A: The results obtained in our survey of patient groups show that the biggest concern is around trust which, in turn, is impacted by concerns regarding fair and transparent pricing. Our research showed that patient groups were suspicious as to what pharma would do with the information they collected and the privacy of personal data. Therefore, if pharma wants to gain patient trust, they need to demonstrate how they are securing patient data and be far more transparent with their approach to pricing and what patient data they are using to determine their pricing of specific products. Furthermore, if patients provide feedback on the usefulness or otherwise of health apps or patient portals, they need to see that the company has listened and is taking action on their feedback. Pharma need to start demonstrating a culture shift through actions rather than just words and show how and why the patient is important to them.
Q:You mention how patients shy away from using health technology due to limited understanding of the information presented. What can pharma do to encourage individuals with low health literacy to use their technology?

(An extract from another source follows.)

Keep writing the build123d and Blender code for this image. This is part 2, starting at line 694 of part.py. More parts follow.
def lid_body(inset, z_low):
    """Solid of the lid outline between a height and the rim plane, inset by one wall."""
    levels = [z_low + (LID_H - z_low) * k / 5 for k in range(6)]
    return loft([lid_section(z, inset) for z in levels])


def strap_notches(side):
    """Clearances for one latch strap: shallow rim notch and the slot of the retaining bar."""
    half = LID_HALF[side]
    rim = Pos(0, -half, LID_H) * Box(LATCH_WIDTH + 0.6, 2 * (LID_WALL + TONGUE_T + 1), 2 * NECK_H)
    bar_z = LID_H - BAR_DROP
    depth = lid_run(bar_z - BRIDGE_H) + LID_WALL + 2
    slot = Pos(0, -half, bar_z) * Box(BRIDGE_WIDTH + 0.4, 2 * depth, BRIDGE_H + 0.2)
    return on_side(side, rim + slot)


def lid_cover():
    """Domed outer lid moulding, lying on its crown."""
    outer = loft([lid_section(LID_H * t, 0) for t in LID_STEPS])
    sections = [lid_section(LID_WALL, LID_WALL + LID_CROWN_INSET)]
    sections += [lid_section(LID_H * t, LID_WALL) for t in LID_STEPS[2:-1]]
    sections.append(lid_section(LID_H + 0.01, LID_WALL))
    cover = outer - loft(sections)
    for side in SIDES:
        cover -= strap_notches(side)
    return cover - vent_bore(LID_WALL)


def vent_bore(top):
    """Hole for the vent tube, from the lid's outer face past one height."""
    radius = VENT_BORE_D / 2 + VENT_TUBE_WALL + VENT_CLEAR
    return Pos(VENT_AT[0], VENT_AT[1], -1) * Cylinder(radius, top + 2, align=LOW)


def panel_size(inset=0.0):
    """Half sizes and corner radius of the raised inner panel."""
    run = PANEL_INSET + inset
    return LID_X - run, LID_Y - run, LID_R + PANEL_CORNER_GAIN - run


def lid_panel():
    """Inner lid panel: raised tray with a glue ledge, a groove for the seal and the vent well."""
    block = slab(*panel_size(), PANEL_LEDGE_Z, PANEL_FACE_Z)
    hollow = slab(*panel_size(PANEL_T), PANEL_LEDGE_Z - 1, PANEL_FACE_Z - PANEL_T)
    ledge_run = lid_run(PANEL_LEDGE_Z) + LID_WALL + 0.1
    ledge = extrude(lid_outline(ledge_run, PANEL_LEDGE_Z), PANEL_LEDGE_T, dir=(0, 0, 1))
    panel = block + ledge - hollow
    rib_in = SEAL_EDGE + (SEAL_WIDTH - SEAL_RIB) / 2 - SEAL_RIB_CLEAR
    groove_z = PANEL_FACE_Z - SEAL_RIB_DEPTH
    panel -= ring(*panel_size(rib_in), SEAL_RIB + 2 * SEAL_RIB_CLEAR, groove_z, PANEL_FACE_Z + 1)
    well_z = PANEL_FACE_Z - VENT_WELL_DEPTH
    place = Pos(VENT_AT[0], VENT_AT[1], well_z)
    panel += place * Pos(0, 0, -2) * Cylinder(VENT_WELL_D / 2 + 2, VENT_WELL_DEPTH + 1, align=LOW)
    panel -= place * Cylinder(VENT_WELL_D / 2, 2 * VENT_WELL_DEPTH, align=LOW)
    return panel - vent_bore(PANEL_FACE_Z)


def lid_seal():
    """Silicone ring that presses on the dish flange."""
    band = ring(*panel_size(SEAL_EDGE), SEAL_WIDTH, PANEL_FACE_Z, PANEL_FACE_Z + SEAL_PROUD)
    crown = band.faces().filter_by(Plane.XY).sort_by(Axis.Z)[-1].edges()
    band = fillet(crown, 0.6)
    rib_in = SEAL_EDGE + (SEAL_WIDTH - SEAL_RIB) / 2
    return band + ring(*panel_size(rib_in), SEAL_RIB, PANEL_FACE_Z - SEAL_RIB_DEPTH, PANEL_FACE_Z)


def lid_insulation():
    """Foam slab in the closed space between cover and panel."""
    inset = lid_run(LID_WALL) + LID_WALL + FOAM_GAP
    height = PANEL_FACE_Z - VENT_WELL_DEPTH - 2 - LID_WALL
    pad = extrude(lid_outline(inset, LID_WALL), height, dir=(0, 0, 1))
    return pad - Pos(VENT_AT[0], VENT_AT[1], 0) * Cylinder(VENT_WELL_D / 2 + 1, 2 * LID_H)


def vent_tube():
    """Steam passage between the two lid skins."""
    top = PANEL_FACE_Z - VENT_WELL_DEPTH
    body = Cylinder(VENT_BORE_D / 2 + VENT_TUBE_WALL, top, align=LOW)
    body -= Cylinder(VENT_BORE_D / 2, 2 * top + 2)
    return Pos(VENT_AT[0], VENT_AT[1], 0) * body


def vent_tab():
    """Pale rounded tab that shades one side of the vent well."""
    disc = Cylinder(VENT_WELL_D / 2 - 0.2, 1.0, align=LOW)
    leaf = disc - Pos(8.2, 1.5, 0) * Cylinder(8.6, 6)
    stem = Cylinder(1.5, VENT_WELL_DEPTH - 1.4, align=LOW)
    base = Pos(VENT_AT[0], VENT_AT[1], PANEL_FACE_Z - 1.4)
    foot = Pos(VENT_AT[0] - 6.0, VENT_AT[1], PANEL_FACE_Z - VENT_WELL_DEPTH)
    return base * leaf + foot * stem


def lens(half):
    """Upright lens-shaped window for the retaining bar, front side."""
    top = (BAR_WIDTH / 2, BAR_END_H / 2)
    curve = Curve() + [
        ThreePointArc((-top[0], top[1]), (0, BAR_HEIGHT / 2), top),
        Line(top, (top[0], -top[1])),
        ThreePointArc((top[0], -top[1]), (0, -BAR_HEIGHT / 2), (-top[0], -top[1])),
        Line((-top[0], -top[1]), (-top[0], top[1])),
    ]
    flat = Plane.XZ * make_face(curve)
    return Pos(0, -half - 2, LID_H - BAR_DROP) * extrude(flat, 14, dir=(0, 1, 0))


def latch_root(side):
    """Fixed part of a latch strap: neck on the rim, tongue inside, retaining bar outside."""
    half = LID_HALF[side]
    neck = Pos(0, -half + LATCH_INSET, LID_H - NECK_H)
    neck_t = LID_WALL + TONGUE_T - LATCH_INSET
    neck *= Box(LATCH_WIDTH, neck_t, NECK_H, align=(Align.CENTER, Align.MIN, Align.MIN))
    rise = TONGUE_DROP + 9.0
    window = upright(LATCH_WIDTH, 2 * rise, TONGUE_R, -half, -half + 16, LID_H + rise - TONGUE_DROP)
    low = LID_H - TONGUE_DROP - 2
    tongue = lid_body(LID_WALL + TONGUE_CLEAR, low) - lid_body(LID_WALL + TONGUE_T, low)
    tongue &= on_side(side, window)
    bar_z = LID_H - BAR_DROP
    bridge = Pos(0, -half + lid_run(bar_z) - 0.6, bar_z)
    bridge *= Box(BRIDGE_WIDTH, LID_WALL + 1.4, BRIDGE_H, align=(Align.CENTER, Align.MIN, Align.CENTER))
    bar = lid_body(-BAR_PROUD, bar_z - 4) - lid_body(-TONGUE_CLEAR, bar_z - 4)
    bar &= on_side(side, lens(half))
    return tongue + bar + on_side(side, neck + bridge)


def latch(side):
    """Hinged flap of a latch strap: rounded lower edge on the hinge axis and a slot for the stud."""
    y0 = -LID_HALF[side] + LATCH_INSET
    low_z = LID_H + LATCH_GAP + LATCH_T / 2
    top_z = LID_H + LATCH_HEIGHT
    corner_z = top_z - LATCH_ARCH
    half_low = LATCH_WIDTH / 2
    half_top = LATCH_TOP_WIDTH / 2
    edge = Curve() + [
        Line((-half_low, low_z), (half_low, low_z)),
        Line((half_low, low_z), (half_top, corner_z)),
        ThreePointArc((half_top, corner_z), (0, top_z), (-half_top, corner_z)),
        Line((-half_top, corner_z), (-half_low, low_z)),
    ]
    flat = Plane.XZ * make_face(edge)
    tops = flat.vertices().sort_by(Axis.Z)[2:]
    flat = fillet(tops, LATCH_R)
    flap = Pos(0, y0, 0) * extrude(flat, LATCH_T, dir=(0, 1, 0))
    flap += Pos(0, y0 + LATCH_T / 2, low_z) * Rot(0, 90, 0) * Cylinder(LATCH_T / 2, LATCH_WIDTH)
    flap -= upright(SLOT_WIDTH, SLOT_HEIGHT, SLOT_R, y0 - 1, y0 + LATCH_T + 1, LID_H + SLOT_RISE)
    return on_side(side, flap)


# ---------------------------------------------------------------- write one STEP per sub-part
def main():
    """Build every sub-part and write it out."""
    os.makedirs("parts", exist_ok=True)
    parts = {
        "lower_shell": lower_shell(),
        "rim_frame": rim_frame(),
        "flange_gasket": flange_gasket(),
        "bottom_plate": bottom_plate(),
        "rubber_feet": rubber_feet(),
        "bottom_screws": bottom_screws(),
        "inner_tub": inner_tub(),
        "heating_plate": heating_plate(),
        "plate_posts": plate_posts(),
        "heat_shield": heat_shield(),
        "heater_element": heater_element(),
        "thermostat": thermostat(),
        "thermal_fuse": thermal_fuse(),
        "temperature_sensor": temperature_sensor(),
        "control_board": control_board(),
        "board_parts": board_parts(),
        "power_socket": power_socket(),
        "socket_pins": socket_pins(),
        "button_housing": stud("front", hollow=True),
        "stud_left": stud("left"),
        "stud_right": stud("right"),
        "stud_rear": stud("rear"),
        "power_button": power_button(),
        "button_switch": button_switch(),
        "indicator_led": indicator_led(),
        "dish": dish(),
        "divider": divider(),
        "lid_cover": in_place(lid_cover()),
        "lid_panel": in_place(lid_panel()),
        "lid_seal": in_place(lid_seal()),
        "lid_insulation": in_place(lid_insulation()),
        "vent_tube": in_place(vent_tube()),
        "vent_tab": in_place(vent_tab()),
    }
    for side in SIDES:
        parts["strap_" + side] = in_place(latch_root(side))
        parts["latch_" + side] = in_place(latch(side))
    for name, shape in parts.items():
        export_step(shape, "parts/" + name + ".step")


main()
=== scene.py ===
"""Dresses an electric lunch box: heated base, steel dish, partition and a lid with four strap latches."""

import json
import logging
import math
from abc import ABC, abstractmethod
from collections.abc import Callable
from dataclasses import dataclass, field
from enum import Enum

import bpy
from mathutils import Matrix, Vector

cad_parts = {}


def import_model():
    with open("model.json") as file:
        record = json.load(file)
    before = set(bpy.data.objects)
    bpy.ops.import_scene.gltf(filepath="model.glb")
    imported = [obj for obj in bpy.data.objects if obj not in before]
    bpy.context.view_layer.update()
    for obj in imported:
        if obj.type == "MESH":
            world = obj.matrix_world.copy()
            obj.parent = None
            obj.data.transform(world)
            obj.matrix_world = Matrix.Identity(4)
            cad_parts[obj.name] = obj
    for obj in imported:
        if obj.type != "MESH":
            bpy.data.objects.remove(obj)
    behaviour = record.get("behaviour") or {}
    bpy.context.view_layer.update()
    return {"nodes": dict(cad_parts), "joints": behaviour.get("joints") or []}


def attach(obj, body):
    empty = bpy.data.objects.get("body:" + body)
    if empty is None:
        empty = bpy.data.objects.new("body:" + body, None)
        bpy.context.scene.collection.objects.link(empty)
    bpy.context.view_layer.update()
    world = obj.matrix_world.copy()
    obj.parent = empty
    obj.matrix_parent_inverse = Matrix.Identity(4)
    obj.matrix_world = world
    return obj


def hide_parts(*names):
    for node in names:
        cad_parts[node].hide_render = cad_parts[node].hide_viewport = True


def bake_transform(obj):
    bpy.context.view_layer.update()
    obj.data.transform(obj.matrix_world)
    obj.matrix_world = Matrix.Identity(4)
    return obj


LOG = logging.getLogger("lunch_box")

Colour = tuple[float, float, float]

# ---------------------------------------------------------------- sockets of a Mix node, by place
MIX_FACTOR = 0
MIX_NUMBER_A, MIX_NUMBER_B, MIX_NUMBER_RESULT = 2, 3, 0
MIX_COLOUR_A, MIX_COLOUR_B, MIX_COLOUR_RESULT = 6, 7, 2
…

A: Low health literacy is associated with a higher use of medical services, so there is incentive for all stakeholders in the health ecosystem to improve patient health literacy. This covers improving understanding of both the medical terminology surrounding their condition and the technology used to help manage their condition. Pharma is well placed to help improve patients digital and health literacy. This can be achieved through improving the types and quality of the information provided. If you are discharged from hospital and given a leaflet explaining to you the how, when, and why of your medication, it is more likely that that leaflet will get thrown into a drawer and forgotten about. On the other hand, if you receive this information on an interactive health app, which provides a two-way conversation, and uses simple language, graphics, and images, then you can begin to improve health literacy, stimulate patient engagement, and improve the customer experience.

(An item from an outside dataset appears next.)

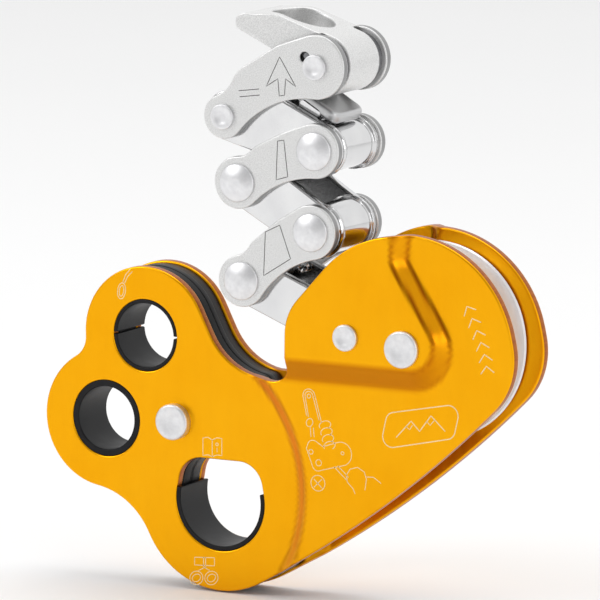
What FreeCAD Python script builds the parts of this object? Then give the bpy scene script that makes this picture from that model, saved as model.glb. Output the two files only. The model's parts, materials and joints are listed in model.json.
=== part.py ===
import FreeCAD, Part
import math
import os

# Rope ascender: two formed side plates carry a sheave and a chain of friction links.
# Frame: origin at the centre of the harness hole, midway between the plates.
# +X points from the harness hole to the sheave, +Z up along the rope, front plate on the -Y side.
# A place in the plane of the plates is (x, z); a belt circle is (x, z, radius).

# Side plates and the gaps between them
plateThickness = 2.7
lobeGap = 8.85          # between the plates, around the three connection holes
channelGap = 13.5       # beside the sheave, where the rope runs
bossClearance = 0.3     # each side of the bottom link, inside the raised bosses
rampRun = 3.0           # width of the slope between lobe level and channel level

# Outline of a plate, anticlockwise seen from the front
harnessLobe = (0.0, 0.0, 23.3)
upperLobe = (-21.8, 40.5, 17.6)
middleLobe = (-33.3, 18.3, 17.8)
neckHollow = (13.1, 50.4, -18.0)
notchCorner = (16.2, 37.6, -5.5)
bossCorner = (34.9, 45.0, 13.1)
upperNeckRadius = 6.0
lowerNeckRadius = 20.0
lowerEdgeRadius = 300.0

# Bends of a plate: the first bows round the harness hole, the second runs round the raised boss
lobeBow = (-16.0, 3.4, 41.9)
lobeBounds = {"left": -70.0, "top": 60.0, "bottom": -40.0}      # clear of the plate all round
lobeTopX, lobeBottomX, lobeEndRadius = -18.6, -5.6, 6.0
bossFoot = {"right": (56.6, 43.7, 10.5), "top": (60.0, 66.5, -5.0), "leftX": 19.5, "topX": 52.0}
bossCrest = {"right": (57.2, 45.0, 6.5), "top": (58.3, 66.8, -6.5), "leftX": 22.5, "topX": 48.0}
bossEndRadius = 5.0
bossEndZ = 84.0
innerBendShift = 0.9            # the inside of a bend lies this far from its outside
innerCrestShift = (-0.8, -0.9)

# Holes
upperHoleRadius = 9.2
middleHoleRadius = 9.8
harnessHole = [(0.0, -0.2, 12.8), (5.4, 3.6, 6.8), (-5.4, 3.6, 6.8)]
linerWall = 1.0
bushingWall = 1.65
harnessLinerWall = 1.2
harnessLinerTop = 2.4
linerRecess = 0.1
keeperGap = 0.5         # open gap between the two halves of the upper liner
spacerSetback = 0.5

# Rivets and studs
frameRivet = (-13.1, 19.2)
frameRivetRadius = 3.5
frameRivetHead = (4.65, 2.3)     # radius, height
axlePlace = (55.2, 43.8)
axleRadius = 4.0
axleHead = (4.7, 1.1)
studPlace = (39.3, 45.5)
studRadius = 2.5
studHead = (3.4, 1.0)
studFlange = (4.2, 0.7)

# Sheave and its ball bearing
sheaveRadius = 25.0
sheaveClearance = 0.55           # each side of the sheave, in the channel
sheaveCover = 4.6                # how far the plates reach past its rim
sheaveCornerRadius = 18.0
grooveRadius = 5.4
grooveSink = 0.2                 # centre of the groove's section below the rim
bearingStep = 1.2                # shoulder that the bearing seats on
sheaveWebWidth = 6.4
hubRadius = 14.0                 # inside of the recess in each face
rimDepth = 7.0                   # from the rim in to the recess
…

Q: Blockchain is currently a huge leading technology that the pharma industry is seeking to capitalise. Through what avenues can pharma utilise the technology to improve its drug supply chain? Is blockchain an answer to the financial challenges faced by smaller operators along the supply chain, and can you see it ultimately saving patient costs?

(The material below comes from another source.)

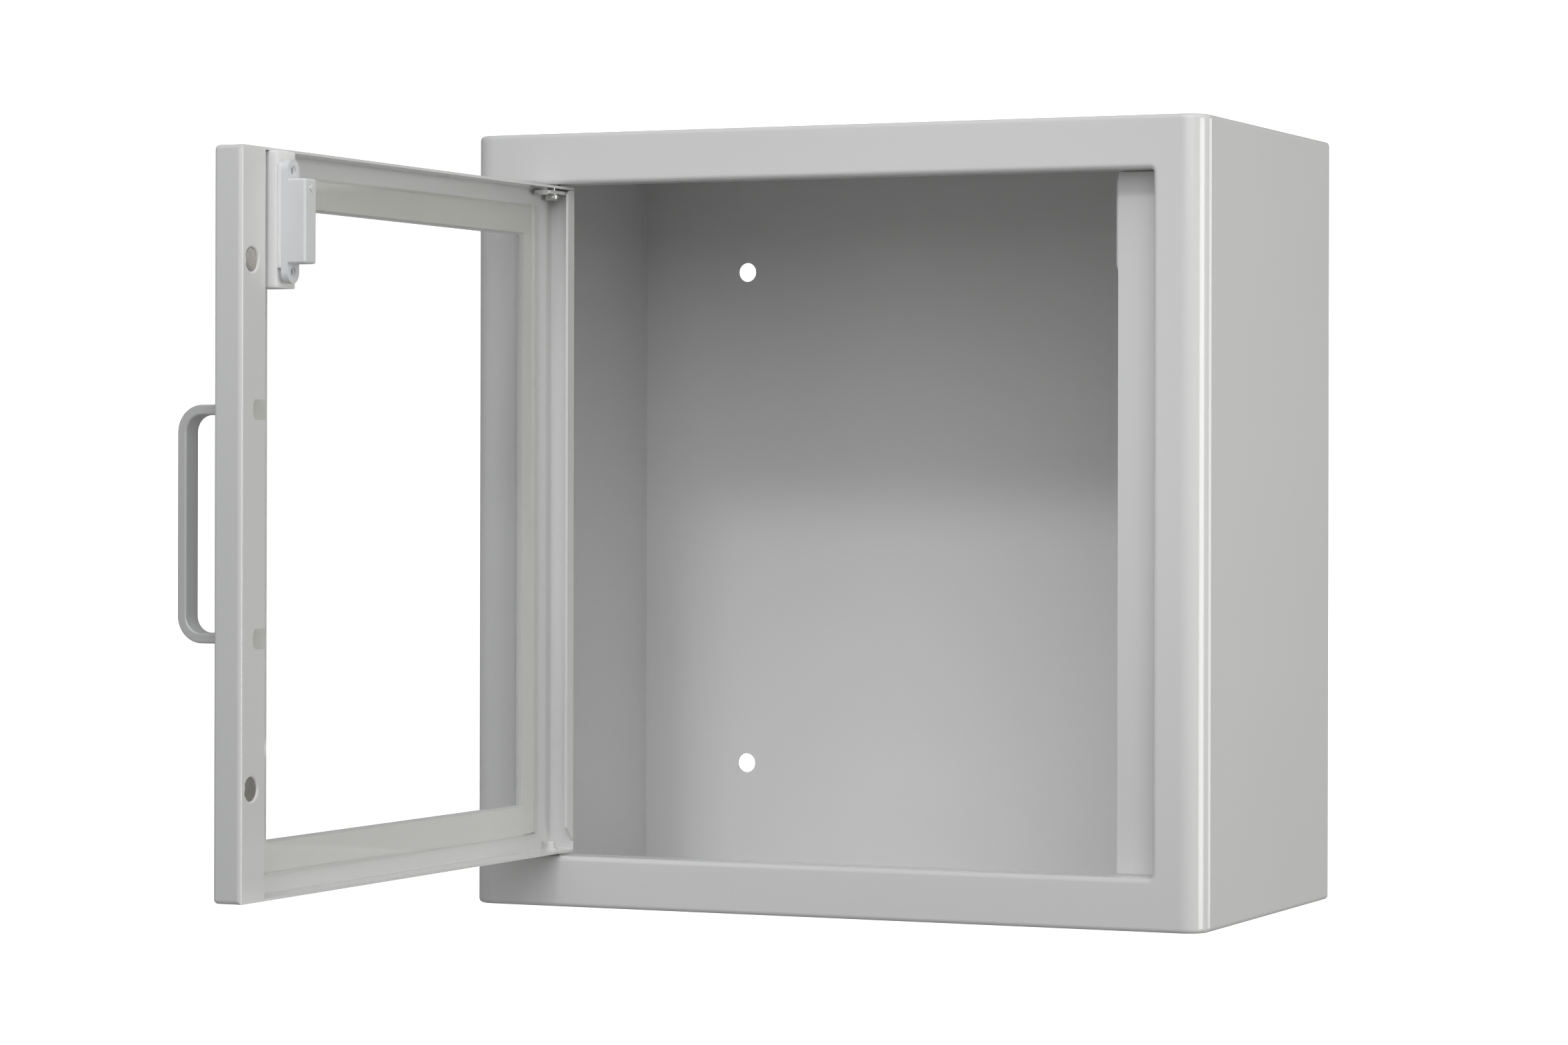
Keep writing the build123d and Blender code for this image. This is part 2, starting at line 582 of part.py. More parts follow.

A: In the last couple of years, blockchain technology has become part of the conversations surrounding the supply chain and how it might help improve the management of clinical trials, for example to insure authenticity and traceability of patient recruitment and consent and reliability of real-world evidence. As of yet there are limited case examples. Ultimately it is an enabling technology and could provide an answer in terms of improving security given it enables tracking of where and why changes have been made. There is also a suggestion that it could be used to develop new funding models, but this too will require a culture change and an understanding of how it works, to be implemented properly. There will be initial costs; however, this may save money in the long run, through addressing security and regulatory requirements and could lead to a drug supply system that is more secure, more efficient, and less expensive to operate, while providing evidence of compliance.